++++ The data

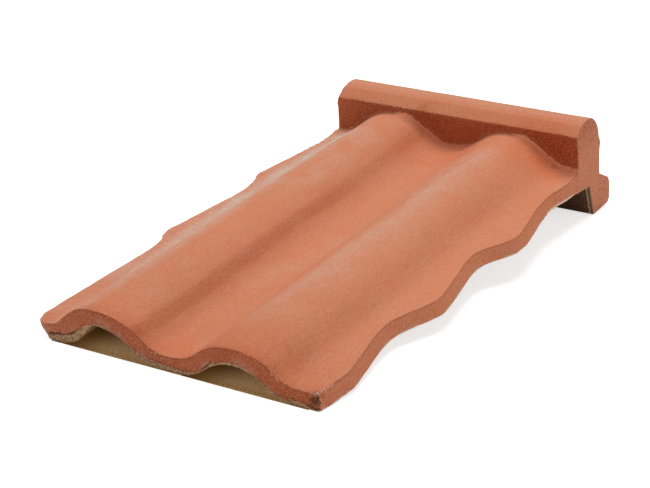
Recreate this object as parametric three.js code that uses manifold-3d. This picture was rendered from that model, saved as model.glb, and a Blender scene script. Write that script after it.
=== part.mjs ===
// Clay roof tile with two rolls, wavy long edges, a half-round head bar and a hanging nib.
// Millimetres. The tile is drawn flat (X across, Y from the eaves edge to the head, Z up) and
// then set down as it lies: on the front edge of its troughs and on the nib.
import * as THREE from 'three';
import { mergeVertices } from 'three/addons/utils/BufferGeometryUtils.js';
import Module from 'manifold-3d';

const wasm = await Module();
wasm.setup();

// ---- driving dimensions -------------------------------------------------------------------
const WALL = 10.8;                 // thickness of the sheet in its troughs and lips
const ROLL_WALL = 12;              // thickness at the crest of a roll
const SHEET_LENGTH = 398;          // eaves edge to the front face of the head bar
const SPLAY = 3.8;                 // how much further out each long edge runs by the head
const EDGE_LEAN = 4;               // the side faces lean this far to the right, from top to bottom
const RIGHT_REACH = 105.7;         // middle line to the right edge's mean line at the eaves
const RIGHT_SWING = 5.8;           // how far the right edge swings either side of its mean
const RIGHT_PITCH = 124.9;         // distance between two bulges of the right edge
const RIGHT_FIRST_BULGE = 25.5;    // eaves edge to its first bulge
const RIGHT_SKEW = 0.43;           // lean of the wave: quick out and slow in, radians
const RIGHT_RUN_OUT = 84;          // length over which the right edge runs out into the bar
const LEFT_REACH = 110.9;          // the same six for the left edge
const LEFT_SWING = 3.9;
const LEFT_PITCH = 129.6;
const LEFT_FIRST_BULGE = 30.8;
const LEFT_SKEW = 0.84;
const LEFT_RUN_OUT = 140;
const LEFT_CORNER_RADIUS = 8;      // plan radius of the left eaves corner
const RIGHT_CORNER_RADIUS = 4;     // plan radius of the right eaves corner

const FIRST_ROLL_EAVES = -58.9;    // place of the left crest, at the eaves and at the head
const FIRST_ROLL_HEAD = -55.4;
const SECOND_ROLL_EAVES = 50.4;    // place of the right crest
const SECOND_ROLL_HEAD = 48.2;
const FIRST_RISE = 20.8;           // rise of the left roll above the troughs
const SECOND_RISE_EAVES = 17.7;    // rise of the right roll, which grows toward the head
const SECOND_RISE_HEAD = 20.4;
const FIRST_CROWN_EAVES = 55.5;    // crown radius of the left roll, on the trough's side
const FIRST_CROWN_HEAD = 33;
const SECOND_CROWN_EAVES = 47;     // crown radius of the right roll
const SECOND_CROWN_HEAD = 36;
const FOOT_EAVES = 19;             // radius at the foot of the rolls
const FOOT_HEAD = 31;
const SLOPE_EAVES = 42;            // steepest slope of the rolls' sides, degrees
const SLOPE_HEAD = 33.5;
const LEFT_CROWN_EAVES = 33;       // the left roll's outer side: crown radius, foot radius, slope
const LEFT_CROWN_HEAD = 40;
const LEFT_FOOT_EAVES = 9;
const LEFT_FOOT_HEAD = 22;
const LEFT_SLOPE_EAVES = 41;
const LEFT_SLOPE_HEAD = 36;
const UNDER_CROWN = 6;             // underside of the left lip, which is thicker than the sheet:
const UNDER_FOOT = 28;             // crown radius, foot radius and slope
const UNDER_SLOPE = 52;
const LIP_BREADTH = 40;            // how far in from the bar's ends the lips start to droop
const LEFT_LIP_DROOP = 2;          // how far the left lip has drooped by the head
const RIGHT_LIP_DROOP = 4;         // how far the right lip has drooped by the head

const BAR_WIDTH = 215;             // head bar, end to end
const BAR_DEPTH = 40;              // front face to back face of the bar
const BAR_ARRIS_HEIGHT = 26.5;     // front arris of the bar above the troughs
const BAR_TOP_HEIGHT = 36.3;       // top of the bar above the troughs
const BAR_LEAN = 3;                // how far the bar's front face leans out at its arris
const BAR_SHOULDER = 15;           // front face to the highest line of the rounded top
const BAR_BACK_RADIUS = 25;        // rounding of the top into the back face

const HAUNCH_LENGTH = 86;          // thickened underside in front of the bar
const HAUNCH_DEPTH = 11.1;         // its depth below the sheet at the nib
const HOLLOW_RUN = 24;             // run of the slope that closes the rolls' hollows at the haunch
const NIB_DEPTH = 39.4;            // nib below the sheet
const NIB_SETBACK = 30;            // bar front face to the foot of the nib's front
const NIB_DRAFT = 9.3;             // how far the nib's front slopes from root to foot
const NIB_BASE = 31.5;             // length of the nib's flat foot
const HEEL_DROP = 7;               // back face of the bar ends this far below the sheet
const HEEL_FALL = 13;              // fall of the sloping heel from the bar to the nib's back
const NIB_CORNER = 3;              // rounding of the nib's outer corners

const ACROSS_STEPS = 72;           // straight pieces in the section across the tile
const ALONG_STEPS = 4;             // straight pieces along the sheet
const EDGE_STEPS = 16;             // straight pieces in one wave of a long edge
const BAR_STEPS = 12;              // straight pieces in each curve of the bar
const RAD = Math.PI / 180;

// ---- from three.js geometry to solids and back -------------------------------------------
function solid(geometry) {
  const bare = geometry.index ? geometry.toNonIndexed() : geometry.clone();
  bare.deleteAttribute('normal');
  bare.deleteAttribute('uv');
  const merged = mergeVertices(bare, 1e-4);
  return new wasm.Manifold(new wasm.Mesh({
    numProp: 3,
    vertProperties: new Float32Array(merged.attributes.position.array),
    triVerts: new Uint32Array(merged.index.array),
  }));
}

function toGeometry(manifold) {
  const mesh = manifold.getMesh();
  const geometry = new THREE.BufferGeometry();
  geometry.setAttribute('position', new THREE.BufferAttribute(new Float32Array(mesh.vertProperties), 3));
  geometry.setIndex(new THREE.BufferAttribute(new Uint32Array(mesh.triVerts), 1));
  geometry.computeVertexNormals();
  return geometry;
}

// Moves every vertex of a geometry by a rule that is given its place.
function reshape(geometry, rule) {
  const place = new THREE.Vector3();
  const position = geometry.attributes.position;
  for (let i = 0; i < position.count; i += 1) {
    place.fromBufferAttribute(position, i);
    rule(place);
    position.setXYZ(i, place.x, place.y, place.z);
  }
  return geometry;
}

// A profile in the plane of Y and Z, drawn out across the tile.
function acrossTile(profile, width) {
  const geometry = new THREE.ExtrudeGeometry(profile, {
    depth: width, bevelEnabled: false, curveSegments: BAR_STEPS,
  });
  geometry.rotateX(Math.PI / 2);
  geometry.rotateZ(Math.PI / 2);
  geometry.translate(-width / 2, 0, 0);
  return solid(geometry);
}

// ---- the section across the tile ---------------------------------------------------------
const mix = (eaves, head, t) => eaves + (head - eaves) * t;

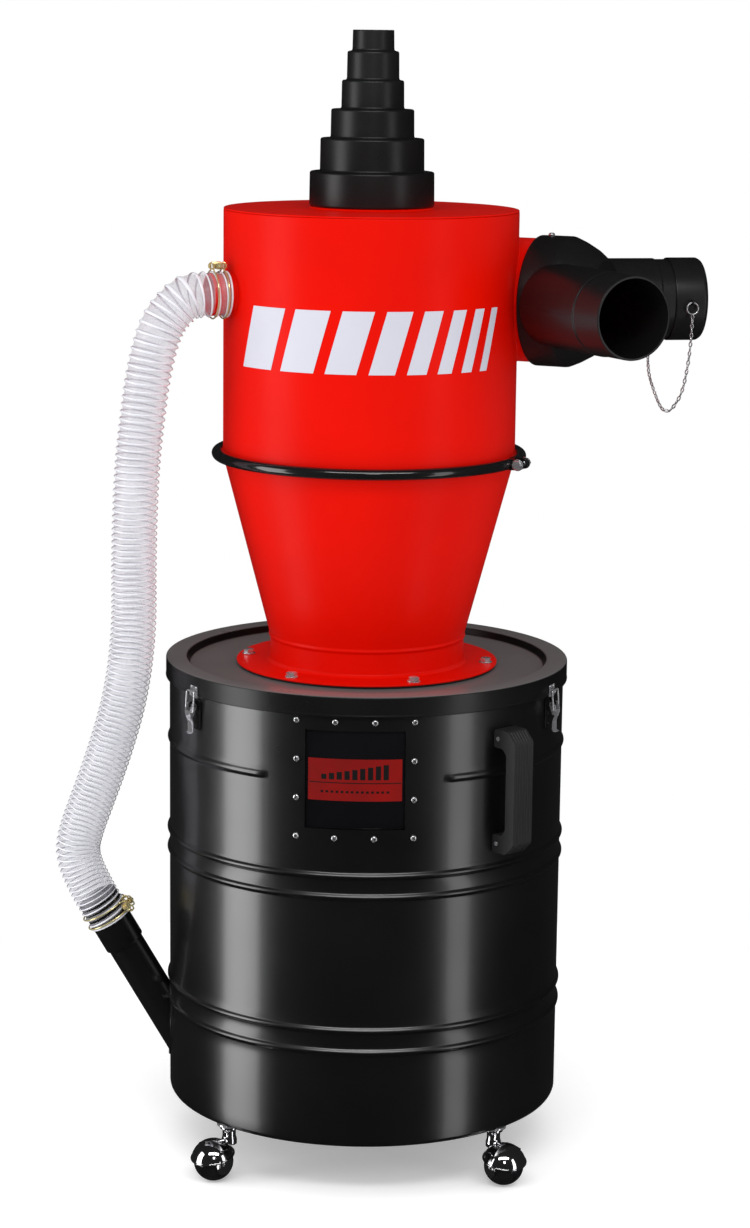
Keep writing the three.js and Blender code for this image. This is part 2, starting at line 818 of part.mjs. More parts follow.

++++++++

— Exercise brief —
Every record should be repeated exactly; please leave none out.

— Written solution —
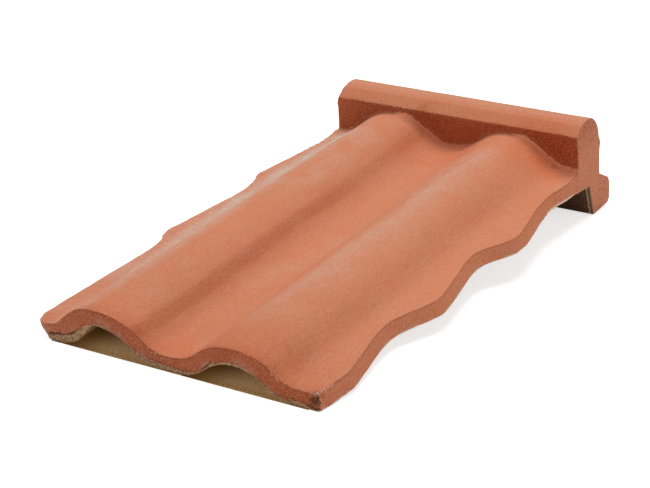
Recreate this object as parametric three.js code that uses manifold-3d. This picture was rendered from that model, saved as model.glb, and a Blender scene script. Write that script after it.
=== part.mjs ===
// Clay roof tile with two rolls, wavy long edges, a half-round head bar and a hanging nib.
// Millimetres. The tile is drawn flat (X across, Y from the eaves edge to the head, Z up) and
// then set down as it lies: on the front edge of its troughs and on the nib.
import * as THREE from 'three';
import { mergeVertices } from 'three/addons/utils/BufferGeometryUtils.js';
import Module from 'manifold-3d';

const wasm = await Module();
wasm.setup();

// ---- driving dimensions -------------------------------------------------------------------
const WALL = 10.8;                 // thickness of the sheet in its troughs and lips
const ROLL_WALL = 12;              // thickness at the crest of a roll
const SHEET_LENGTH = 398;          // eaves edge to the front face of the head bar
const SPLAY = 3.8;                 // how much further out each long edge runs by the head
const EDGE_LEAN = 4;               // the side faces lean this far to the right, from top to bottom
const RIGHT_REACH = 105.7;         // middle line to the right edge's mean line at the eaves
const RIGHT_SWING = 5.8;           // how far the right edge swings either side of its mean
const RIGHT_PITCH = 124.9;         // distance between two bulges of the right edge
const RIGHT_FIRST_BULGE = 25.5;    // eaves edge to its first bulge
const RIGHT_SKEW = 0.43;           // lean of the wave: quick out and slow in, radians
const RIGHT_RUN_OUT = 84;          // length over which the right edge runs out into the bar
const LEFT_REACH = 110.9;          // the same six for the left edge
const LEFT_SWING = 3.9;
const LEFT_PITCH = 129.6;
const LEFT_FIRST_BULGE = 30.8;
const LEFT_SKEW = 0.84;
const LEFT_RUN_OUT = 140;
const LEFT_CORNER_RADIUS = 8;      // plan radius of the left eaves corner
const RIGHT_CORNER_RADIUS = 4;     // plan radius of the right eaves corner

const FIRST_ROLL_EAVES = -58.9;    // place of the left crest, at the eaves and at the head
const FIRST_ROLL_HEAD = -55.4;
const SECOND_ROLL_EAVES = 50.4;    // place of the right crest
const SECOND_ROLL_HEAD = 48.2;
const FIRST_RISE = 20.8;           // rise of the left roll above the troughs
const SECOND_RISE_EAVES = 17.7;    // rise of the right roll, which grows toward the head
const SECOND_RISE_HEAD = 20.4;
const FIRST_CROWN_EAVES = 55.5;    // crown radius of the left roll, on the trough's side
const FIRST_CROWN_HEAD = 33;
const SECOND_CROWN_EAVES = 47;     // crown radius of the right roll
const SECOND_CROWN_HEAD = 36;
const FOOT_EAVES = 19;             // radius at the foot of the rolls
const FOOT_HEAD = 31;
const SLOPE_EAVES = 42;            // steepest slope of the rolls' sides, degrees
const SLOPE_HEAD = 33.5;
const LEFT_CROWN_EAVES = 33;       // the left roll's outer side: crown radius, foot radius, slope
const LEFT_CROWN_HEAD = 40;
const LEFT_FOOT_EAVES = 9;
const LEFT_FOOT_HEAD = 22;
const LEFT_SLOPE_EAVES = 41;
const LEFT_SLOPE_HEAD = 36;
const UNDER_CROWN = 6;             // underside of the left lip, which is thicker than the sheet:
const UNDER_FOOT = 28;             // crown radius, foot radius and slope
const UNDER_SLOPE = 52;
const LIP_BREADTH = 40;            // how far in from the bar's ends the lips start to droop
const LEFT_LIP_DROOP = 2;          // how far the left lip has drooped by the head
const RIGHT_LIP_DROOP = 4;         // how far the right lip has drooped by the head

const BAR_WIDTH = 215;             // head bar, end to end
const BAR_DEPTH = 40;              // front face to back face of the bar
const BAR_ARRIS_HEIGHT = 26.5;     // front arris of the bar above the troughs
const BAR_TOP_HEIGHT = 36.3;       // top of the bar above the troughs
const BAR_LEAN = 3;                // how far the bar's front face leans out at its arris
const BAR_SHOULDER = 15;           // front face to the highest line of the rounded top
const BAR_BACK_RADIUS = 25;        // rounding of the top into the back face

const HAUNCH_LENGTH = 86;          // thickened underside in front of the bar
const HAUNCH_DEPTH = 11.1;         // its depth below the sheet at the nib
const HOLLOW_RUN = 24;             // run of the slope that closes the rolls' hollows at the haunch
const NIB_DEPTH = 39.4;            // nib below the sheet
const NIB_SETBACK = 30;            // bar front face to the foot of the nib's front
const NIB_DRAFT = 9.3;             // how far the nib's front slopes from root to foot
const NIB_BASE = 31.5;             // length of the nib's flat foot
const HEEL_DROP = 7;               // back face of the bar ends this far below the sheet
const HEEL_FALL = 13;              // fall of the sloping heel from the bar to the nib's back
const NIB_CORNER = 3;              // rounding of the nib's outer corners

const ACROSS_STEPS = 72;           // straight pieces in the section across the tile
const ALONG_STEPS = 4;             // straight pieces along the sheet
const EDGE_STEPS = 16;             // straight pieces in one wave of a long edge
const BAR_STEPS = 12;              // straight pieces in each curve of the bar
const RAD = Math.PI / 180;

// ---- from three.js geometry to solids and back -------------------------------------------
function solid(geometry) {
  const bare = geometry.index ? geometry.toNonIndexed() : geometry.clone();
  bare.deleteAttribute('normal');
  bare.deleteAttribute('uv');
  const merged = mergeVertices(bare, 1e-4);
  return new wasm.Manifold(new wasm.Mesh({
    numProp: 3,
    vertProperties: new Float32Array(merged.attributes.position.array),
    triVerts: new Uint32Array(merged.index.array),
  }));
}

function toGeometry(manifold) {
  const mesh = manifold.getMesh();
  const geometry = new THREE.BufferGeometry();
  geometry.setAttribute('position', new THREE.BufferAttribute(new Float32Array(mesh.vertProperties), 3));
  geometry.setIndex(new THREE.BufferAttribute(new Uint32Array(mesh.triVerts), 1));
  geometry.computeVertexNormals();
  return geometry;
}

// Moves every vertex of a geometry by a rule that is given its place.
function reshape(geometry, rule) {
  const place = new THREE.Vector3();
  const position = geometry.attributes.position;
  for (let i = 0; i < position.count; i += 1) {
    place.fromBufferAttribute(position, i);
    rule(place);
    position.setXYZ(i, place.x, place.y, place.z);
  }
  return geometry;
}

// A profile in the plane of Y and Z, drawn out across the tile.
function acrossTile(profile, width) {
  const geometry = new THREE.ExtrudeGeometry(profile, {
    depth: width, bevelEnabled: false, curveSegments: BAR_STEPS,
  });
  geometry.rotateX(Math.PI / 2);
  geometry.rotateZ(Math.PI / 2);
  geometry.translate(-width / 2, 0, 0);
  return solid(geometry);
}

// ---- the section across the tile ---------------------------------------------------------
const mix = (eaves, head, t) => eaves + (head - eaves) * t;

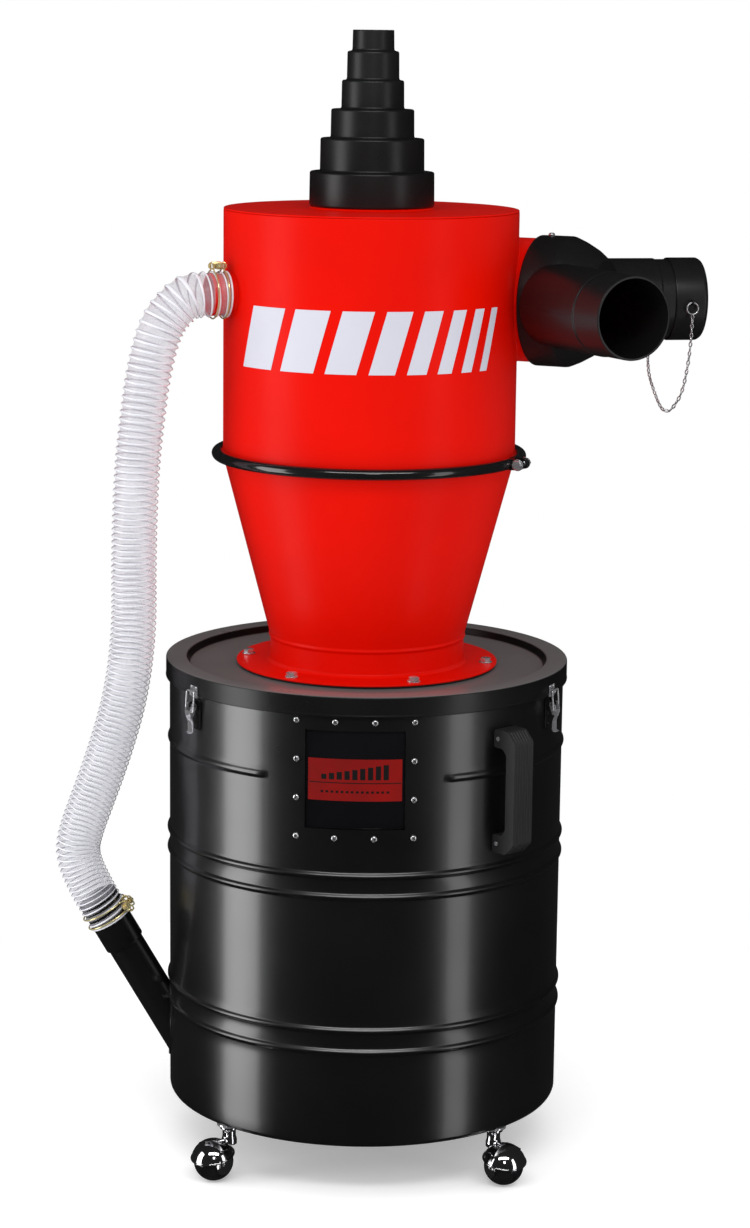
Keep writing the three.js and Blender code for this image. This is part 2, starting at line 818 of part.mjs. More parts follow.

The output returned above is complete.